_Instructions for the task_
Nothing should be output except the lines from the one containing "zip(*points))), Vector(map(max, zip(*points)))" through the one containing "for node in", both ends included, each repeated exactly.

-- Start Given information --

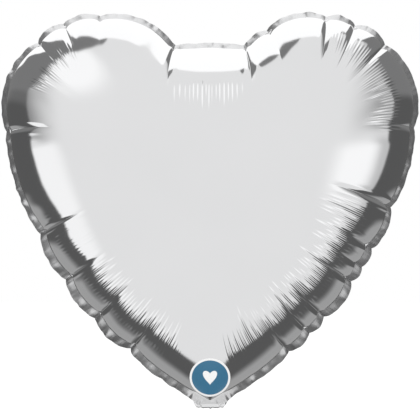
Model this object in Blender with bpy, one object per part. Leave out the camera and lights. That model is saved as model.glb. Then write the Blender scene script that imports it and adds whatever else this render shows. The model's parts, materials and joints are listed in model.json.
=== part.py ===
"""Heart-shaped foil balloon, inflated, tip down, with its filling neck folded up behind it.

Metres, +Z up. The balloon stands upright with its front panel facing -Y. The origin lies under the
balloon's middle, level with the lowest point of the fold where the neck turns up behind the back panel.

Two heart-shaped film panels are welded to each other round a flat seam. Gas pressure bulges each one.
The height over the heart comes from a field that is zero at the seam and has the same Laplacian
everywhere (Poisson's equation). Its square root would give a disc an ellipse for its section; fullness()
turns that into the flatter, rounder-shouldered section of film that can't stretch.
"""

import math

import bmesh
import bpy
import numpy as np
from mathutils import Vector

# Driving dimensions.
WIDTH = 0.380  # across both lobes, seam included
HEIGHT = 0.360  # tops of the lobes above the neck fold
DEPTH = 0.165  # front to back, at the fattest place
SEAM_WIDTH = 0.008  # flat weld round the edge
LOBE_RADIUS = 0.092  # at the seam's outer edge
CLEFT_HEIGHT = 0.3345  # the seam's outer edge between the lobes
CLEFT_HALF_WIDTH = 0.032  # half of the nearly level stretch between the lobes
SHOULDER_ANGLE = math.radians(12)  # how far below level, seen from its centre, the lobe's arc runs
TIP_HEIGHT = 0.006  # where the sides would meet the neck
TIP_SLOPE = math.radians(31)  # of the sides above level, as they reach the neck
SHOULDER_PULL = 0.150  # how long the side keeps the lobe's direction
TIP_PULL = 0.095  # how long the side keeps the tip's slope
CORNER_SOFTNESS = 0.0045  # standard deviation of the rounding at the tip and the cleft

FILM = 0.0003  # foil thickness as modelled
SEAM_GAP = 0.0006  # between the two panels at the seam, room for the valve films
NECK_WIDTH = 0.032
NECK_LENGTH = 0.062  # from the fold to the open mouth
NECK_CORNER = 0.003  # rounding of the two corners at the mouth
FOLD_HEIGHT = 0.0005  # the neck's fold line
FOLD_ANGLE = math.radians(124)  # from hanging straight down to lying up behind the back panel
FOLD_CLEARANCE = 0.0024  # from the fold line up to the stub of the neck that the panels hold

VALVE_FILM = 0.0001
VALVE_GAP = 0.0001  # between the valve's two films
VALVE_WIDTH = 0.022
VALVE_LENGTH = 0.075  # inside the balloon, above the seam
VALVE_CORNER = 0.004
VALVE_SETBACK = 0.008  # from the valve's outer end to the neck's mouth
VALVE_ROOT_HEIGHT = 0.0165  # where the valve leaves the seam and is free in the balloon
VALVE_ROOT_CLEARANCE = 0.001

# Mesh fineness.
AROUND = 96  # segments round the heart
RING_SHARES = (0.006, 0.022, 0.05, 0.09, 0.145, 0.22, 0.32, 0.45, 0.61, 0.8)  # of the way to the centre
CENTRE_HEIGHT = 0.205  # where the rings close
SOURCES = 120  # point sources of the pressure field, outside the seam
SOURCE_OFFSET = 0.020
SHOULDER_FULLNESS = 1.18
CROWN_POWER = 4.6


def bezier(p0, p1, p2, p3, count):
    """Points along a cubic curve, without its first point."""
    t = np.linspace(0, 1, count + 1)[1:, None]
    return (1 - t) ** 3 * p0 + 3 * (1 - t) ** 2 * t * p1 + 3 * (1 - t) * t**2 * p2 + t**3 * p3


def evenly_spaced(closed_curve, count):
    """The closed curve as count points at equal distances, from the same first point."""
    looped = np.vstack([closed_curve, closed_curve[:1]])
    run = np.concatenate([[0], np.cumsum(np.linalg.norm(np.diff(looped, axis=0), axis=1))])
    at = np.arange(count) * run[-1] / count
    return np.column_stack([np.interp(at, run, looped[:, k]) for k in range(2)])


def softened(closed_curve, deviation):
    """The closed, evenly spaced curve with its corners rounded by a Gaussian average along it."""
    step = np.linalg.norm(closed_curve[1] - closed_curve[0])
    reach = int(3 * deviation / step)
    offsets = np.arange(-reach, reach + 1)
    weights = np.exp(-0.5 * (offsets * step / deviation) ** 2)
    total = sum(w * np.roll(closed_curve, k, axis=0) for w, k in zip(weights, offsets))
    return total / weights.sum()


def outward_normals(closed_curve):
    """Unit normals of a curve that runs counter-clockwise seen from the front (-Y)."""
    along = np.roll(closed_curve, -1, axis=0) - np.roll(closed_curve, 1, axis=0)
    along /= np.linalg.norm(along, axis=1)[:, None]
    return np.column_stack([along[:, 1], -along[:, 0]])


def heart_edge(count):
    """The seam's outer edge in X and Z, counter-clockwise from the tip: side, lobe, cleft, lobe, side."""
    lobe_centre = np.array([WIDTH / 2 - LOBE_RADIUS, HEIGHT - LOBE_RADIUS])
    inner_cosine = (CLEFT_HALF_WIDTH - lobe_centre[0]) / LOBE_RADIUS
    angles = np.linspace(-SHOULDER_ANGLE, math.acos(inner_cosine), 80)
    lobe = lobe_centre + LOBE_RADIUS * np.column_stack([np.cos(angles), np.sin(angles)])
    shoulder = lobe[0]
    downward = np.array([-math.sin(SHOULDER_ANGLE), -math.cos(SHOULDER_ANGLE)])
    tip = np.array([0.0, TIP_HEIGHT - NECK_WIDTH / 2 * math.tan(TIP_SLOPE)])
    outward = np.array([math.cos(TIP_SLOPE), math.sin(TIP_SLOPE)])
    side = bezier(tip, tip + TIP_PULL * outward, shoulder + SHOULDER_PULL * downward, shoulder, 60)
    right = np.vstack([[tip], side[:-1], lobe])
    left = right[:0:-1] * [-1, 1]
    whole = evenly_spaced(np.vstack([right, [[0.0, CLEFT_HEIGHT]], left]), 8 * count)
    return evenly_spaced(softened(whole, CORNER_SOFTNESS), count)


def inset(closed_curve, distance):
    """The curve moved inwards along its normals."""
    return closed_curve - distance * outward_normals(closed_curve)


class PressureField:
    """u over the heart, with u = 0 on the rim and the same Laplacian everywhere.

    u = -r^2 / 4 plus a constant plus logarithmic sources that stand outside the rim, whose strengths
    make u vanish on it."""

    def __init__(self, rim):
        self.sources = evenly_spaced(inset(rim, -SOURCE_OFFSET), SOURCES)
        system = self.terms(rim)
        self.strengths = np.linalg.lstsq(system, self.bowl(rim), rcond=None)[0]
        heights = np.linspace(TIP_HEIGHT + SEAM_WIDTH, CLEFT_HEIGHT - SEAM_WIDTH, 200)
        midline = np.column_stack([np.zeros_like(heights), heights])
        self.peak = self.values(midline).max()

    def terms(self, points):
        distance = np.linalg.norm(points[:, None, :] - self.sources[None, :, :], axis=2)
        return np.column_stack([np.log(distance), np.ones(len(points))])

    @staticmethod
    def bowl(points):
        return (points**2).sum(axis=1) / 4

    def values(self, points):
        return self.terms(points) @ self.strengths - self.bowl(points)

    def height(self, points):
        """How far the panel bulges at each point, at most half of DEPTH."""
        share = np.clip(self.values(points) / self.peak, 0, 1)
        return (DEPTH / 2 - SEAM_GAP / 2 - FILM) * fullness(np.sqrt(share))


def fullness(share):
    """The section of film that can't stretch, where share is an ellipse's height, from 0 to 1.

    At the seam it is SHOULDER_FULLNESS times as steep as the ellipse."""
    return SHOULDER_FULLNESS * share - (SHOULDER_FULLNESS - 1) * share**CROWN_POWER


def material(name, colour, roughness, metallic, alpha=1.0):
    made = bpy.data.materials.new(name)
    made.use_nodes = True
    shader = made.node_tree.nodes["Principled BSDF"]
    shader.inputs["Base Color"].default_value = (*colour, 1)
    shader.inputs["Roughness"].default_value = roughness
    shader.inputs["Metallic"].default_value = metallic
    shader.inputs["Alpha"].default_value = alpha
    return made


def add_object(name, mesh, finish, parent=None):
    mesh.materials.append(finish)
    mesh.shade_smooth()
    mesh.set_sharp_from_angle(angle=math.radians(50))
    thing = bpy.data.objects.new(name, mesh)
    bpy.context.scene.collection.objects.link(thing)
    thing.parent = parent
    return thing


def with_neck_stub(outer):
    """The outer edge with its five lowest points moved to the short stub of neck above the fold line."""
    stub = outer.copy()
    foot = FOLD_HEIGHT + FOLD_CLEARANCE
    stub[0] = (0, foot)
    for side in (1, -1):
        stub[side] = (side * NECK_WIDTH / 2, foot)
        stub[2 * side] = (side * NECK_WIDTH / 2, TIP_HEIGHT)
    return stub


def panel(name, facing, finish):
    """One heart-shaped foil panel: a flat seam, a bulging middle and a short stub of the neck.

    facing is -1 for the front panel and 1 for the back one."""
    edge = heart_edge(AROUND)
    rim = inset(edge, SEAM_WIDTH)
    field = PressureField(inset(heart_edge(4 * AROUND), SEAM_WIDTH))
    centre = np.array([0.0, CENTRE_HEIGHT])
    rings = [rim + share * (centre - rim) for share in RING_SHARES]
    loops = [with_neck_stub(edge), rim] + rings
    heights = [np.zeros(AROUND), np.zeros(AROUND)] + [field.height(ring) for ring in rings]
    crown_height = field.height(centre[None, :])[0]
    base = SEAM_GAP / 2 + FILM

    shape = bmesh.new()
    rows = []
    for loop, height in zip(loops, heights):
        points = [(x, facing * (base + y), z) for (x, z), y in zip(loop, height)]
        rows.append([shape.verts.new(point) for point in points])
    crown = shape.verts.new((centre[0], facing * (base + crown_height), centre[1]))
    for wide, narrow in zip(rows, rows[1:]):
        for i in range(AROUND):
            j = (i + 1) % AROUND
            shape.faces.new((wide[i], wide[j], narrow[j], narrow[i]))
    for i in range(AROUND):
        shape.faces.new((rows[-1][i], rows[-1][(i + 1) % AROUND], crown))
    if facing > 0:
        bmesh.ops.reverse_faces(shape, faces=shape.faces)
    mesh = bpy.data.meshes.new(name)
    shape.to_mesh(mesh)
    shape.free()
    thing = add_object(name, mesh, finish)
    film = thing.modifiers.new("film", "SOLIDIFY")
    film.thickness = FILM
    film.offset = -1
    return thing


def strip(name, size, start, end, front, corner, finish, parent=None):
    """A flat strip of film in the parent's frame, from start to end along Z.

    size is its width and thickness, front is the Y of its face towards -Y, and corner is the radius of
    its two corners at end."""
    width, thickness = size
    shape = bmesh.new()
    bmesh.ops.create_cube(shape, size=1)
    bmesh.ops.scale(shape, vec=(width, thickness, abs(end - start)), verts=shape.verts)
    middle = Vector((0, front + thickness / 2, (start + end) / 2))
    bmesh.ops.translate(shape, vec=middle, verts=shape.verts)
    if corner > 0:
        far = [edge for edge in shape.edges if runs_through(edge, end, thickness)]
        bmesh.ops.bevel(shape, geom=far, offset=corner, segments=5, affect="EDGES", profile=0.5)
    mesh = bpy.data.meshes.new(name)
    shape.to_mesh(mesh)
    shape.free()
    return add_object(name, mesh, finish, parent)


def runs_through(edge, end, thickness):
    """Whether the edge crosses the strip's thickness at its far end."""
    first, second = (v.co for v in edge.verts)
    at_end = abs(first.z - end) < thickness / 2 and abs(second.z - end) < thickness / 2
    return at_end and abs(first.y - second.y) > thickness / 2


def pivot(name, location, rotation_x=0.0, parent=None):
    """An empty on a joint's axis, which runs along X."""
    empty = bpy.data.objects.new(name, None)
    bpy.context.scene.collection.objects.link(empty)
    empty.parent = parent
    empty.location = location
    empty.rotation_euler = (rotation_x, 0, 0)
    return empty


def valve_pair(names, start, end, corner, finish, parents):
    """The valve's front and back films over one stretch, a narrow gap apart."""
    fronts = (-VALVE_GAP / 2 - VALVE_FILM, VALVE_GAP / 2)
    for name, front, parent in zip(names, fronts, parents):
        strip(name, (VALVE_WIDTH, VALVE_FILM), start, end, front, corner, finish, parent)


def build_neck(foil, clear_film):
    """The filling neck, a flat tube of four films, folded up behind the balloon about the fold line."""
    fold = pivot("neck_fold_axis", (0, 0, FOLD_HEIGHT), FOLD_ANGLE)
    size = (NECK_WIDTH, FILM)
    outer_face = -SEAM_GAP / 2 - FILM
    strip("neck_front_foil", size, 0, -NECK_LENGTH, outer_face, NECK_CORNER, foil, fold)
    strip("neck_back_foil", size, 0, -NECK_LENGTH, SEAM_GAP / 2, NECK_CORNER, foil, fold)
    names = ("neck_valve_front_film", "neck_valve_back_film")
    mouth_end = VALVE_SETBACK - NECK_LENGTH
    valve_pair(names, 0, mouth_end, VALVE_CORNER, clear_film, (fold, fold))


def build_valve(clear_film):
    """The self-sealing valve: welded between the panels at the seam, and free inside the balloon.

    Gas pressure holds its two free films against each other."""
    names = ("seam_valve_front_film", "seam_valve_back_film")
    foot = FOLD_HEIGHT + FOLD_CLEARANCE
    valve_pair(names, foot, VALVE_ROOT_HEIGHT, 0, clear_film, (None, None))
    swing = pivot("valve_swing_axis", (0, 0, VALVE_ROOT_HEIGHT))
    opening = pivot("valve_opening_axis", (0, 0, 0), parent=swing)
    names = ("valve_front_film", "valve_back_film")
    valve_pair(names, VALVE_ROOT_CLEARANCE, VALVE_LENGTH, VALVE_CORNER, clear_film, (opening, swing))


def main():
    for thing in list(bpy.data.objects):
        bpy.data.objects.remove(thing)
    foil = material("silver_foil", (0.80, 0.81, 0.82), 0.14, 1.0)
    clear_film = material("clear_film", (0.86, 0.88, 0.90), 0.25, 0.0, alpha=0.4)
    panel("front_panel", -1, foil)
    panel("back_panel", 1, foil)
    build_neck(foil, clear_film)
    build_valve(clear_film)


main()
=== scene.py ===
"""The looks of a heart-shaped foil balloon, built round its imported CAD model.

Each foil panel is one sheet whose mesh follows the film: its rings are contours of the bulge, and its
columns run down the slope from the middle to the weld, which is the way that creases and pleats run.
More rings outside the weld make the flat seam, and each panel's sheet or foil runs on into the neck.
"""

import json
import math
from collections import namedtuple

import bpy
import numpy as np
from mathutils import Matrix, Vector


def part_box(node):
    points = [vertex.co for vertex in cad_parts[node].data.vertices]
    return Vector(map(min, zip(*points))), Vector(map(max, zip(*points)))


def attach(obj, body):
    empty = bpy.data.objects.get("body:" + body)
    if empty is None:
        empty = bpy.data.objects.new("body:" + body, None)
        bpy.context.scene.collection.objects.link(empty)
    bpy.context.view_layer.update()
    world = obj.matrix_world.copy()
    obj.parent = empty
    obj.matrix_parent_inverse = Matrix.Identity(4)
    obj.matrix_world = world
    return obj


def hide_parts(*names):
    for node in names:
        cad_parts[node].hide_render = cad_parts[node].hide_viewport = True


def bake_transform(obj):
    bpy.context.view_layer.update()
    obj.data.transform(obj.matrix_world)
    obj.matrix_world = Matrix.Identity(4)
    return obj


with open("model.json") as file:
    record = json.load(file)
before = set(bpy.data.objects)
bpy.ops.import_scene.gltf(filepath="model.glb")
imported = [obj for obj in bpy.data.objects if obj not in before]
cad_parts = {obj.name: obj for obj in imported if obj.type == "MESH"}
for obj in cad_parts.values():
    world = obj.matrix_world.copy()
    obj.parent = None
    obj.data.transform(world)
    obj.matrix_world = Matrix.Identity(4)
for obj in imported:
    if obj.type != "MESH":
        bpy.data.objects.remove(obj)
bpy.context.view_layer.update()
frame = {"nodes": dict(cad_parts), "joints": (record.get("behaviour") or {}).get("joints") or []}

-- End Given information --

_Response_
    return Vector(map(min, zip(*points))), Vector(map(max, zip(*points)))


def attach(obj, body):
    empty = bpy.data.objects.get("body:" + body)
    if empty is None:
        empty = bpy.data.objects.new("body:" + body, None)
        bpy.context.scene.collection.objects.link(empty)
    bpy.context.view_layer.update()
    world = obj.matrix_world.copy()
    obj.parent = empty
    obj.matrix_parent_inverse = Matrix.Identity(4)
    obj.matrix_world = world
    return obj


def hide_parts(*names):
    for node in names:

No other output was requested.